I have been up once this year. 



Lots of decent bucks, but I didn't see anything big. 



Deer can be anywhere in G on the grays on September 15. High, Low, Medium.


The best piece of advice would be to go up a few days early and try to find a deer for opening day. Also, staying out for a while on opening morning to allow for all the deer to move from hunting pressure. 



The Sheep herders tend to ruffle up a few areas. The sheep are supposed to be off the mountain by the 15th, but tend to start leaving the mountain on the 15th.



You can hike back in and be successful, people that road hunt can be successful, people that hunt within a mile of a road can be successful, etc


There isn't one area that is better than another one, because there really are no secrets with G with all the information online or from peoples experience. 



It is all about glassing, hiking, and shooting straight.


Maybe a bit of luck goes into it.


The only other thing is that La Barge Creek Rd is finally getting worked on this year, so you may be able to not beat the hell out of your truck and/or trailer for the first time in many years.


----------



## BigT (Mar 11, 2011)

Wish I had some good information for you here. That's a region I would like to hunt at some point in the next few years. I have 5 Wyo points right now and will be purchasing a 6th. Are you backpack hunting?

I had heard and I am certain you are aware that the deer herd had been smacked by some bad winters. 

Was up in Star Valley a week ago and was out spotting one morning but didn't see a whole lot. But I was glassing from the main roads as I was in a work car.

Good luck. Hope you keep us up to date on your scouting and hunt!


----------



## middlefork (Nov 2, 2008)

There is a guy over on MM that can help you out eep:


----------



## MWScott72 (May 23, 2011)

BigT-
Yes, was aware of the winters, but I think those were a couple years ago. What I heard from my hunting partner is that the last bad winter (2 years ago) pretty much wiped out the fawn crop and the 6 yr. and older age class. So, lots of 1.5-2 yr. old deer and then who knows how many in the 4 and up category. We are going up again Labor Day weekend or the weekend before to do some more in depth scouting of certain areas, and I'll post up on the results. Seems like what Muscle said - can be successfull really anywhere - just need some luck to get there.
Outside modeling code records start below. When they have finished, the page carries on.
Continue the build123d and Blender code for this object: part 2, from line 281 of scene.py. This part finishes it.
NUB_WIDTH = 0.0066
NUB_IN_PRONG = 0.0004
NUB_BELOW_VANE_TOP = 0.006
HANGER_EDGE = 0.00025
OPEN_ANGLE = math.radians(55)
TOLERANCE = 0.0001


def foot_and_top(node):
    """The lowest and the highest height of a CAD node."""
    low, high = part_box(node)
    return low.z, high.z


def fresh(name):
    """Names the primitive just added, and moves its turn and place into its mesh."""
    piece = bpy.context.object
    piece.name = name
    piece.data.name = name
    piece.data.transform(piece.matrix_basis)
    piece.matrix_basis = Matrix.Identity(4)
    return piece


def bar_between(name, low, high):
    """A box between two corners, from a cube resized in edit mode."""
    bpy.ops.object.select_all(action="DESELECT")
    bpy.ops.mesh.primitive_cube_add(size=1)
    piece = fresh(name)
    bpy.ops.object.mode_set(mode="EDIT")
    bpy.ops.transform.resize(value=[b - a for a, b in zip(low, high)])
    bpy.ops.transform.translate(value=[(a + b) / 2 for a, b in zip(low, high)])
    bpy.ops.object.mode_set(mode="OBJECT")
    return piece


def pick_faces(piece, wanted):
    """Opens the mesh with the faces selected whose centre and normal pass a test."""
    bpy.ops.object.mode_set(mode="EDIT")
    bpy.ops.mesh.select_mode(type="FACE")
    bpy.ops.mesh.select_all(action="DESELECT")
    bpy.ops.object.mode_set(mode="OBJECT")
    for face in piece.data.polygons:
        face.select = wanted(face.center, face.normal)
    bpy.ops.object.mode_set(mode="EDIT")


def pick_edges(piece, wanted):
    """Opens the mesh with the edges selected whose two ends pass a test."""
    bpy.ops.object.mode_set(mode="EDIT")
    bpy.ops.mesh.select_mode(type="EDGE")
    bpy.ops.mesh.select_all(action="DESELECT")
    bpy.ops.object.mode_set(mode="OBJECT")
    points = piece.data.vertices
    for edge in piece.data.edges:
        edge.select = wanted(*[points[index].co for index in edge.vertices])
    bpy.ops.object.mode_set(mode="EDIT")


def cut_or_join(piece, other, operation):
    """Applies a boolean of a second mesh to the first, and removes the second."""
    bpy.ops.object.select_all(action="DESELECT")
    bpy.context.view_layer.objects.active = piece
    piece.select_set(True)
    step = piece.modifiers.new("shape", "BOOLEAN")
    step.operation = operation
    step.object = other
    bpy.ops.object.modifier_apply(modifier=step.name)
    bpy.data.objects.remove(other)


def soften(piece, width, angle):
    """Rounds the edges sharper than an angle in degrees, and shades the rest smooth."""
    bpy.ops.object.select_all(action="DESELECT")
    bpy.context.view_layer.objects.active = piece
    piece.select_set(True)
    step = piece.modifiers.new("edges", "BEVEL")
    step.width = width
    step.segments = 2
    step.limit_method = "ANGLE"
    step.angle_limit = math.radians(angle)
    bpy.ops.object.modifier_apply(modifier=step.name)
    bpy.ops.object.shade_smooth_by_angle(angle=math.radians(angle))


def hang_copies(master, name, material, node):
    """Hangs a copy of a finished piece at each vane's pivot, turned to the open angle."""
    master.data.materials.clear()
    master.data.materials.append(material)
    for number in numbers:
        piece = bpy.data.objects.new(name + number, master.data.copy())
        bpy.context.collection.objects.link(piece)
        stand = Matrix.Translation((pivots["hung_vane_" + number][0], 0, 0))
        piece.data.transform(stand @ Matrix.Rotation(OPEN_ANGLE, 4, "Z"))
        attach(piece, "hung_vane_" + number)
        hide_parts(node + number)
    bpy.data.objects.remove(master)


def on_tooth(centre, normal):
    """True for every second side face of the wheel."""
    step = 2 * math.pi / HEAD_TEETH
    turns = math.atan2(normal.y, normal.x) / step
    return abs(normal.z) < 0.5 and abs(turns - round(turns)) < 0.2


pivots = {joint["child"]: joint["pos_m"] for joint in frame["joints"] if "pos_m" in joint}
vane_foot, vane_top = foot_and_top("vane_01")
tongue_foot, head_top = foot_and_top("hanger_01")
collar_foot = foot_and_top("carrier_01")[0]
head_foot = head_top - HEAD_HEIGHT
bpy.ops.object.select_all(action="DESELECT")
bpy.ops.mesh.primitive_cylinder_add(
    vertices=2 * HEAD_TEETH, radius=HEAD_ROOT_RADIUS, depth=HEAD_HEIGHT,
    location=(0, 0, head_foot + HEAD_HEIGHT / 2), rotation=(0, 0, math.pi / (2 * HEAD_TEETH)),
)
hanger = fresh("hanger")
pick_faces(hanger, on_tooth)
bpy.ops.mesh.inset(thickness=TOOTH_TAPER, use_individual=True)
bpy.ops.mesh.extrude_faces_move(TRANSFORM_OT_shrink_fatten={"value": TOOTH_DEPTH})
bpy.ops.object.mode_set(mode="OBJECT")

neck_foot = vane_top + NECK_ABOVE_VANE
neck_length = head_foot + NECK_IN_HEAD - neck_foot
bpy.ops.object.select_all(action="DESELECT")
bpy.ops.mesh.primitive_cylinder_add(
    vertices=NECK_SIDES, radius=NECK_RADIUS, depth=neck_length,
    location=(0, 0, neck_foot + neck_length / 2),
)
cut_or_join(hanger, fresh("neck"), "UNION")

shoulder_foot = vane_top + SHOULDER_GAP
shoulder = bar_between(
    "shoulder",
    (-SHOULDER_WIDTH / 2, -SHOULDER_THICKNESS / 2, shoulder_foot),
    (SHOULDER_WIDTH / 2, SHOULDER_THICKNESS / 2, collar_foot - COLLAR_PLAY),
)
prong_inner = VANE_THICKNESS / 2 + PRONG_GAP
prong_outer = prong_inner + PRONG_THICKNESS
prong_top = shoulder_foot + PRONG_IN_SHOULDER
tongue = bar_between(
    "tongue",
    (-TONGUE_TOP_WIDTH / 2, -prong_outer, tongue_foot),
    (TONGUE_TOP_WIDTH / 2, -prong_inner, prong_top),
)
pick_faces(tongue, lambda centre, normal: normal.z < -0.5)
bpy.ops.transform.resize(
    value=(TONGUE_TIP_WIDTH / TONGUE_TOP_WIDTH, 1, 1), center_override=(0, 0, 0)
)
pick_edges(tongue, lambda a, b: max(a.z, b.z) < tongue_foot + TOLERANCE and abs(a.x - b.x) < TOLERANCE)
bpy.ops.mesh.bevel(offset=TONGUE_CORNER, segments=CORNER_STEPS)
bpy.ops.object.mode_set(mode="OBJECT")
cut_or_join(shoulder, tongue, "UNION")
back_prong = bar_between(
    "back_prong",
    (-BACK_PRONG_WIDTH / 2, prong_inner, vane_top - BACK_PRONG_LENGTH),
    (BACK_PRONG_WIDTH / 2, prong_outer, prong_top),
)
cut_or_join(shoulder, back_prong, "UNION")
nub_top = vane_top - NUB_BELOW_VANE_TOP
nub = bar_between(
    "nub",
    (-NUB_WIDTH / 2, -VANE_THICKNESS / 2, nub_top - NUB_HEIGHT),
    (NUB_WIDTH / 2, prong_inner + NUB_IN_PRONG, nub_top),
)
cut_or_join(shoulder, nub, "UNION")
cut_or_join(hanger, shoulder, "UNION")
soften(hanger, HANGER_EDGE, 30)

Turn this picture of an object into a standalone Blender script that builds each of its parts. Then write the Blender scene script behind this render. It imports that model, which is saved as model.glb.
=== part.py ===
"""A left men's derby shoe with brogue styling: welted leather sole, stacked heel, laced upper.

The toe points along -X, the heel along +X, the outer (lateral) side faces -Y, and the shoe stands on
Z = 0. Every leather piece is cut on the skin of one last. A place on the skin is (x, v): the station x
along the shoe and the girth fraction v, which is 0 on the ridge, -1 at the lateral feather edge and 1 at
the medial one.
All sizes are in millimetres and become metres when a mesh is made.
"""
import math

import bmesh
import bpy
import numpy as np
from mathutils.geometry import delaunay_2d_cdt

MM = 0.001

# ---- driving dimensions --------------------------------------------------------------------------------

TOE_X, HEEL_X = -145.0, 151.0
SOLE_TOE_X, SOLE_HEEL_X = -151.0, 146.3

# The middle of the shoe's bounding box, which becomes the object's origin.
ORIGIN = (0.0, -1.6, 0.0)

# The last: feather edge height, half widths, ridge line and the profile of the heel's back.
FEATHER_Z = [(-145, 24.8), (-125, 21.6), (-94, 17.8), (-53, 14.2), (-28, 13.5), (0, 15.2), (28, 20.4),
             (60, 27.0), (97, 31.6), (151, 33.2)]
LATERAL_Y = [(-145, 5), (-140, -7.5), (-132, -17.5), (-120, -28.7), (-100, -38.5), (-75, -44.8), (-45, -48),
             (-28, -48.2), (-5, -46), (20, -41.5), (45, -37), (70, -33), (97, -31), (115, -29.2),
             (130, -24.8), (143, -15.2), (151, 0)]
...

Plan is to have horses right now, but they're not mine, so I won't count on those until the hunt actually goes down. I really hope we're not going to end up doing a straight up backpack trip, but can if need be.


----------



## hawkeye (Feb 18, 2008)

MWScott72-

Well, how did you do in Region G? I hope that you got into some big bucks but at a minimum you hunted some beautiful country. Let us know how it went.

Hawkeye


----------



## BigT (Mar 11, 2011)

Hey... Just curious on how this hunt went.


----------